• What you will do: Return, exactly as written, the run of lines that begins at the line containing "box = strip.bounding_box()" and ends at the line containing "for corner in". Nothing outside that run belongs in the answer.

## Start Collected data

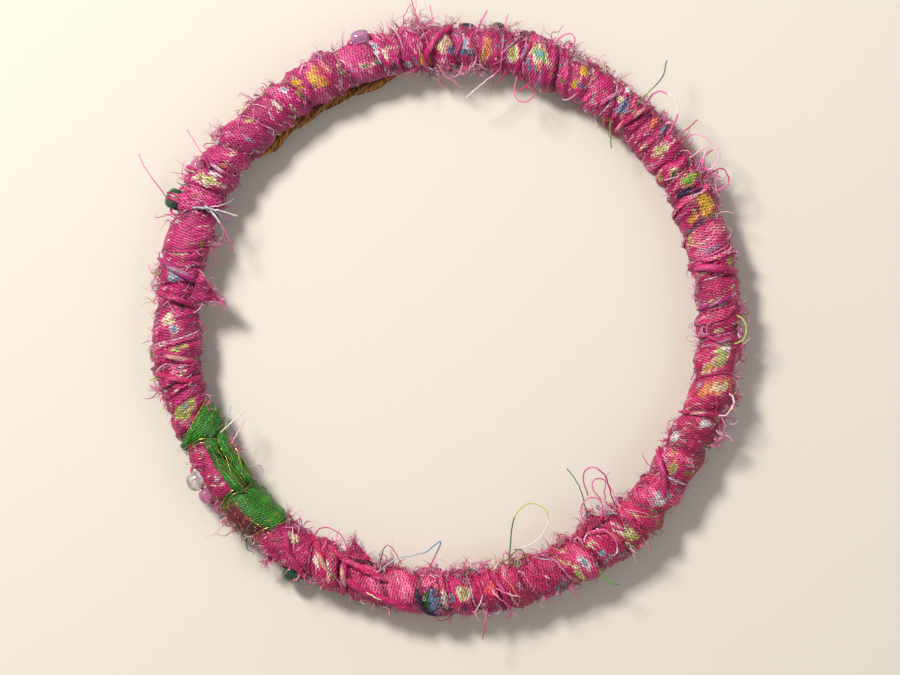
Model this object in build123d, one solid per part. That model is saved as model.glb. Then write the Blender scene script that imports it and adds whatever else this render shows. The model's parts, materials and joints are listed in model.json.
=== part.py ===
from build123d import *
import os
from math import cos, radians, sin

# Bangle bracelet: a wire hoop, padded with an ochre cotton wrap, then wound round and round with
# torn strips of printed sari silk. Seed beads still sewn to the cloth sit along the outer rim, and
# each one turns on its own stitch.
#
# Frame: millimetres. The origin is the centre of the wrist opening, +Z is the axis of the hoop, and
# the bangle lies flat with its lowest windings about 3 mm below the origin. Angles round the hoop
# are in degrees, from +X towards +Y.

# ---- driving dimensions -------------------------------------------------------------------------
OPENING_DIAMETER = 65.0        # wrist opening, between the crowns of the windings
SILK_CROWN_RADIUS = 3.0        # fullest radius of an ordinary turn of silk
WIRE_RADIUS = 1.25             # wire of the hoop inside
WRAP_THICKNESS = 0.5           # ochre cotton under-wrap
CREASE_DEPTH = 0.45            # how far the crease between two turns sinks below the crowns
STITCH_RADIUS = 0.25           # thread that holds a bead
STITCH_CLEARANCE = 0.07        # radial play of a bead on its stitch
POCKET_CLEARANCE = 0.18        # room left in the silk round a bead

# ---- worked out from them -----------------------------------------------------------------------
RING_RADIUS = OPENING_DIAMETER / 2 + SILK_CROWN_RADIUS
WRAP_RADIUS = WIRE_RADIUS + WRAP_THICKNESS
BORE_RADIUS = STITCH_RADIUS + STITCH_CLEARANCE

# ---- silk strips, in order round the hoop -------------------------------------------------------
# Each strip lists the angles of its creases. A turn of the winding lies between two creases.
STRIPS = {
    "magenta_strip_1": (231, 240, 247, 257, 264),
    "magenta_strip_2": (264, 270, 275.5, 281, 287, 295, 301, 307),
    "magenta_strip_3": (307, 312, 316.5, 324, 331.5, 340),
    "magenta_strip_4": (340, 348, 356, 362.5, 369, 374, 380.5),
    "magenta_strip_5": (20.5, 27.5, 31.5, 35, 40, 47.5, 53.5),
    "magenta_strip_6": (53.5, 60, 67, 73.5, 78.5, 84, 88.5),
    "magenta_strip_7": (88.5, 94.5, 100.5, 104.5, 113, 116.5, 124),
    "magenta_strip_8": (124, 127.5, 134.5, 142, 147, 151.5, 156),
    "magenta_strip_9": (156, 165, 168.5, 172.5, 176.5, 184.5, 189.5, 193.5, 197.5, 204.5),
    "green_strip_upper": (204.5, 209),
    "beaded_strip": (209, 219.5),
    "green_strip_lower": (219.5, 231),
}
TURN_PROFILE = ((0, 0), (0.2, 0.75), (0.5, 1), (0.8, 0.75))     # share of the width, fullness
BEADED_STRIP_CROWN = 2.2       # thin, because the green twist lies over it
GREEN_LOWER_CROWN = 3.3        # the fullest puff of the whole winding

# ---- beads --------------------------------------------------------------------------------------
# Each stitch lists its angle round the hoop, its height angle round the tube (0 is the outer rim, 90
# is the top), and the outer radius and half length of each bead on it.
STITCHES = (
    (74.7, -30, ((1.05, 0.95),)),
    (80.1, -30, ((1.20, 1.00),)),
    (86.2, -36, ((1.00, 1.15),)),
    (107.3, 15, ((1.00, 1.20),)),
    (148.7, 25, ((0.95, 0.85),)),
    (156.3, 4, ((1.30, 1.35),)),
    (173.4, -24, ((0.95, 0.90),)),
    (188.4, -30, ((1.10, 1.30), (1.10, 1.00))),
    (214.4, 5, ((1.40, 1.20), (1.10, 0.95))),
    (238.6, -8, ((1.40, 1.25),)),
)
BEAD_STANDOFF = 2.1            # from the middle of the tube to the near side of a bead
BEAD_GAP = 0.2                 # between two beads on one stitch
BEAD_DOME = 0.8                # share of a bead's wall that its domed outside takes up

# ---- ochre twist, green twist and gold thread ---------------------------------------------------
OCHRE_TWIST_SPAN = (100, 145)
OCHRE_TWIST_RADIUS = 0.65
OCHRE_TWIST_OFFSET = 3.4       # from the middle of the tube
OCHRE_TWIST_HEIGHT_ANGLE = 198

GREEN_TWIST_SPAN = (209.4, 219.1)
GREEN_TWIST_WIDTH = 3.6
GREEN_TWIST_THICKNESS = 1.7
GREEN_TWIST_HEIGHT_ANGLE = 118
GREEN_TWIST_SINK = 0.2         # how far the twist beds into the strip under it

GOLD_THREAD_RADIUS = 0.16
GOLD_THREAD_ANGLES = (209, 219.5, 231)


def tube_plane(angle, height_angle, offset):
    """A plane at a point beside the middle of the tube: X along the hoop, Y away from the tube."""
    a = radians(angle)
    h = radians(height_angle)
    outward = Vector(cos(h) * cos(a), cos(h) * sin(a), sin(h))
    along = Vector(-sin(a), cos(a), 0)
    middle = Vector(RING_RADIUS * cos(a), RING_RADIUS * sin(a), 0)
    return Plane(origin=middle + outward * offset, x_dir=along, z_dir=along.cross(outward))


def arc_tube(section, span):
    """Sweep a section, drawn in the radial plane at 0 degrees, along part of the hoop."""
    return Rot(0, 0, span[0]) * revolve(section, Axis.Z, span[1] - span[0])


def section_at(height_angle, offset):
    """Where a section lies in the radial plane at 0 degrees, with its own Y away from the tube."""
    h = radians(height_angle)
    return Plane.XZ * Pos(RING_RADIUS + offset * cos(h), offset * sin(h)) * Rot(0, 0, height_angle - 90)


def sleeve_section(angle, radius):
    """A disc square to the hoop."""
    place = tube_plane(angle, 0, 0)
    return Plane(origin=place.origin, x_dir=place.y_dir, z_dir=place.x_dir) * Circle(radius)


def strip_crown(name):
    """The fullest radius of a strip's turns."""
    return {"beaded_strip": BEADED_STRIP_CROWN, "green_strip_lower": GREEN_LOWER_CROWN}.get(
        name, SILK_CROWN_RADIUS)


def silk_strip(name, creases):
    """A strip's crowned turns as one sleeve, hollow where the padded hoop runs through it."""
    crown = strip_crown(name)
    crease = crown - CREASE_DEPTH * crown / SILK_CROWN_RADIUS
    sections = []
    for start, end in zip(creases, creases[1:]):
        for share, fullness in TURN_PROFILE:
            radius = crease + (crown - crease) * fullness
            sections.append(sleeve_section(start + (end - start) * share, radius))
    sections.append(sleeve_section(creases[-1], crease))
    hollow = section_at(0, 0) * Circle(WRAP_RADIUS)
    return loft(sections, ruled=True) - arc_tube(hollow, (creases[0] - 1, creases[-1] + 1))


def stitch_plane(angle, height_angle, beads):
    """The plane at the middle of a stitch, with X along the bores of its beads."""
    widest = max(radius for radius, half_length in beads)
    return tube_plane(angle, height_angle, BEAD_STANDOFF + widest)


def half_run(beads):
    """Half the length of the beads on one stitch, with the gaps between them."""
    return sum(half_length for radius, half_length in beads) + BEAD_GAP * (len(beads) - 1) / 2


def bead(radius, half_length):
    """A glass seed bead: domed outside, with a straight bore for the stitch."""
    wall = radius - BORE_RADIUS
    dome = Pos(0, radius - BEAD_DOME * wall) * Ellipse(half_length, BEAD_DOME * wall)
    above_bore = Pos(0, BORE_RADIUS + wall) * Rectangle(3 * half_length, 2 * wall)
    return revolve(dome & above_bore, Axis.X)


def stitch_beads(angle, height_angle, beads):
    """The beads of one stitch, side by side on one line."""
    place = stitch_plane(angle, height_angle, beads).location
    start = -half_run(beads)
    row = []
    for radius, half_length in beads:
        row.append(place * Pos(start + half_length, 0, 0) * bead(radius, half_length))
        start += 2 * half_length + BEAD_GAP
    return row


def bead_pocket(angle, height_angle, beads):
    """The room that the silk leaves round the beads of one stitch."""
    widest = max(radius for radius, half_length in beads)
    pocket = Cylinder(widest + POCKET_CLEARANCE, 2 * (half_run(beads) + POCKET_CLEARANCE))
    return stitch_plane(angle, height_angle, beads).location * Rot(0, 90, 0) * pocket


def stitch(angle, height_angle, beads):
    """The thread through the beads: straight in the bores, then down into the silk at both ends."""
    bend = 2 * STITCH_RADIUS
    reach = half_run(beads) + bend
    depth = max(radius for radius, half_length in beads) + STITCH_RADIUS
    path = FilletPolyline((-reach, -depth), (-reach, 0), (reach, 0), (reach, -depth), radius=bend)
    start = Plane(origin=path @ 0, z_dir=path % 0)
    thread = sweep(start * Circle(STITCH_RADIUS), path=path)
    return stitch_plane(angle, height_angle, beads).location * thread


def gold_thread():
    """Loops of metal-wrapped thread that sit in the creases beside the green silk."""
    seat = SILK_CROWN_RADIUS - CREASE_DEPTH
    loop = Rot(0, 90, 0) * Torus(seat, GOLD_THREAD_RADIUS)
    return [tube_plane(angle, 0, 0).location * loop for angle in GOLD_THREAD_ANGLES]


def ochre_twist():
    """The exposed end of the cotton wrap, twisted into a cord along the inner edge."""
    place = section_at(OCHRE_TWIST_HEIGHT_ANGLE, OCHRE_TWIST_OFFSET)
    return arc_tube(place * Circle(OCHRE_TWIST_RADIUS), OCHRE_TWIST_SPAN)


def green_twist():
    """A green strip twisted lengthwise that bridges the two green puffs."""
    offset = BEADED_STRIP_CROWN + GREEN_TWIST_THICKNESS / 2 - GREEN_TWIST_SINK
    place = section_at(GREEN_TWIST_HEIGHT_ANGLE, offset)
    flat_roll = Ellipse(GREEN_TWIST_WIDTH / 2, GREEN_TWIST_THICKNESS / 2)
    return arc_tube(place * flat_roll, GREEN_TWIST_SPAN)


def build():
    """Every node of the bangle, by name."""
    nodes = {
        "hoop_wire": Torus(RING_RADIUS, WIRE_RADIUS),
        "ochre_underwrap": Torus(RING_RADIUS, WRAP_RADIUS) - Torus(RING_RADIUS, WIRE_RADIUS),
        "ochre_twist": ochre_twist(),
        "green_twist": green_twist(),
        "gold_thread": gold_thread(),
    }
    cuts = [nodes["ochre_twist"], nodes["green_twist"]] + nodes["gold_thread"]
    cuts += [bead_pocket(*spec) for spec in STITCHES]
    for name, creases in STRIPS.items():
        strip = silk_strip(name, creases)
        box = strip.bounding_box()
        for cut in cuts:
            if box.overlaps(cut.bounding_box()):
                strip = strip - cut
        nodes[name] = strip
    for number, spec in enumerate(STITCHES, start=1):
        nodes[f"bead_stitch_{number:02d}"] = stitch(*spec)
    beads = [one for spec in STITCHES for one in stitch_beads(*spec)]
    for number, one in enumerate(beads, start=1):
        nodes[f"seed_bead_{number:02d}"] = one
    return nodes


def save(nodes):
    """Write each node to its own file."""
    os.makedirs("parts", exist_ok=True)
    for name, shape in nodes.items():
        solids = shape if isinstance(shape, list) else shape.solids()
        body = solids[0] if len(solids) == 1 else Compound(children=list(solids))
        body.label = name
        export_step(body, f"parts/{name}.step")
        print(f"{name}: {len(solids)} solid(s), {sum(s.volume for s in solids):.2f} mm3")


save(build())
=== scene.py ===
import json
import math
import random

import bpy
import numpy as np
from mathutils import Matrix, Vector


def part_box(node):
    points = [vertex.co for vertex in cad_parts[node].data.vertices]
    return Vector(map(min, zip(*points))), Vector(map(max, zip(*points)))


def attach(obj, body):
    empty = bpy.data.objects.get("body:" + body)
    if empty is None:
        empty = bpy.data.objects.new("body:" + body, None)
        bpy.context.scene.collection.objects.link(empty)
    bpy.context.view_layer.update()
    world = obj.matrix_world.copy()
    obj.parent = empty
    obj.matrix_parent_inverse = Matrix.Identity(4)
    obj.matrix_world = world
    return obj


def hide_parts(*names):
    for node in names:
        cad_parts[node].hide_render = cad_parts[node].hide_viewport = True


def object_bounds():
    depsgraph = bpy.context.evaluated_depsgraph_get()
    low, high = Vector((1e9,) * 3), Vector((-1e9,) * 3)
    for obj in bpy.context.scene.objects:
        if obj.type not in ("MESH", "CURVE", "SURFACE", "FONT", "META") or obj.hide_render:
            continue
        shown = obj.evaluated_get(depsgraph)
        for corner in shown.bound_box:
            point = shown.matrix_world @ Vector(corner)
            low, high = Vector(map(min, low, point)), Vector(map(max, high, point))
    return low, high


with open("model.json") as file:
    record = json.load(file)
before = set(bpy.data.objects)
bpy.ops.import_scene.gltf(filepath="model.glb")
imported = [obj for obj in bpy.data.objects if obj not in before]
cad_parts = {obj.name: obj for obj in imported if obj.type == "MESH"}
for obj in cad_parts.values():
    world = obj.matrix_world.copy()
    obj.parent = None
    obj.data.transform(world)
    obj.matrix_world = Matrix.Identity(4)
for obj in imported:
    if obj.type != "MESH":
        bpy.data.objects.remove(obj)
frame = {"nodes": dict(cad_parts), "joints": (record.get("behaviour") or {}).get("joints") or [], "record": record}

# A bangle wound with torn strips of printed sari silk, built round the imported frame. Lengths in this
# script are millimetres, and MM turns them into the frame's metres. Angles round the hoop are degrees
# from +X towards +Y. Round the tube, 0 is the outer rim and 90 the top.

MM = 0.001
cad_low, cad_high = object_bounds()
ROOT = "wrapped_hoop"

# ---- sizes from the frame -----------------------------------------------------------------------
wire_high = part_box("hoop_wire")[1]
RING = (wire_high.x - wire_high.z) / MM          # radius of the hoop's centre line
WIRE = wire_high.z / MM                          # radius of the wire
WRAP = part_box("ochre_underwrap")[1].z / MM       # radius of the padded hoop
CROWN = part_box("magenta_strip_2")[1].z / MM      # fullest radius of an ordinary turn
FLOOR = cad_low.z / MM                           # height of the table

# ---- winding ------------------------------------------------------------------------------------
# The creases of each strip, as in the CAD source. A turn lies between two creases.
STRIPS = {
    "magenta_strip_1": (231, 240, 247, 257, 264),
    "magenta_strip_2": (264, 270, 275.5, 281, 287, 295, 301, 307),
    "magenta_strip_3": (307, 312, 316.5, 324, 331.5, 340),
    "magenta_strip_4": (340, 348, 356, 362.5, 369, 374, 380.5),
    "magenta_strip_5": (20.5, 27.5, 31.5, 35, 40, 47.5, 53.5),
    "magenta_strip_6": (53.5, 60, 67, 73.5, 78.5, 84, 88.5),
    "magenta_strip_7": (88.5, 94.5, 100.5, 104.5, 113, 116.5, 124),
    "magenta_strip_8": (124, 127.5, 134.5, 142, 147, 151.5, 156),
    "magenta_strip_9": (156, 165, 168.5, 172.5, 176.5, 184.5, 189.5, 193.5, 197.5, 204.5),
    "green_strip_upper": (204.5, 209),
    "beaded_strip": (209, 219.5),
    "green_strip_lower": (219.5, 231),
}
# The creases beside the green silk slant: each one's shift at the top, and its extra shift at the outer
# rim, in degrees. The inner edge moves the other way, and the slant fades out underneath.
SLANTS = {204.5: (-2.5, 2.2), 209: (-2.25, -2.75), 219.5: (-0.3, -2.1), 231: (-1.0, -4.4)}
CREASE = 2.15               # least radius of the tube at a crease
CLOTH = 0.09                # thickness of the silk
CUT_WIDTH = 10.4            # width of a torn strip, most of it under the next turns
STEP = 0.2                  # spacing of the rows along a strip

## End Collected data

• Response for this exercise:
        box = strip.bounding_box()
        for cut in cuts:
            if box.overlaps(cut.bounding_box()):
                strip = strip - cut
        nodes[name] = strip
    for number, spec in enumerate(STITCHES, start=1):
        nodes[f"bead_stitch_{number:02d}"] = stitch(*spec)
    beads = [one for spec in STITCHES for one in stitch_beads(*spec)]
    for number, one in enumerate(beads, start=1):
        nodes[f"seed_bead_{number:02d}"] = one
    return nodes


def save(nodes):
    """Write each node to its own file."""
    os.makedirs("parts", exist_ok=True)
    for name, shape in nodes.items():
        solids = shape if isinstance(shape, list) else shape.solids()
        body = solids[0] if len(solids) == 1 else Compound(children=list(solids))
        body.label = name
        export_step(body, f"parts/{name}.step")
        print(f"{name}: {len(solids)} solid(s), {sum(s.volume for s in solids):.2f} mm3")


save(build())
=== scene.py ===
import json
import math
import random

import bpy
import numpy as np
from mathutils import Matrix, Vector


def part_box(node):
    points = [vertex.co for vertex in cad_parts[node].data.vertices]
    return Vector(map(min, zip(*points))), Vector(map(max, zip(*points)))


def attach(obj, body):
    empty = bpy.data.objects.get("body:" + body)
    if empty is None:
        empty = bpy.data.objects.new("body:" + body, None)
        bpy.context.scene.collection.objects.link(empty)
    bpy.context.view_layer.update()
    world = obj.matrix_world.copy()
    obj.parent = empty
    obj.matrix_parent_inverse = Matrix.Identity(4)
    obj.matrix_world = world
    return obj


def hide_parts(*names):
    for node in names:
        cad_parts[node].hide_render = cad_parts[node].hide_viewport = True


def object_bounds():
    depsgraph = bpy.context.evaluated_depsgraph_get()
    low, high = Vector((1e9,) * 3), Vector((-1e9,) * 3)
    for obj in bpy.context.scene.objects:
        if obj.type not in ("MESH", "CURVE", "SURFACE", "FONT", "META") or obj.hide_render:
            continue
        shown = obj.evaluated_get(depsgraph)
        for corner in shown.bound_box:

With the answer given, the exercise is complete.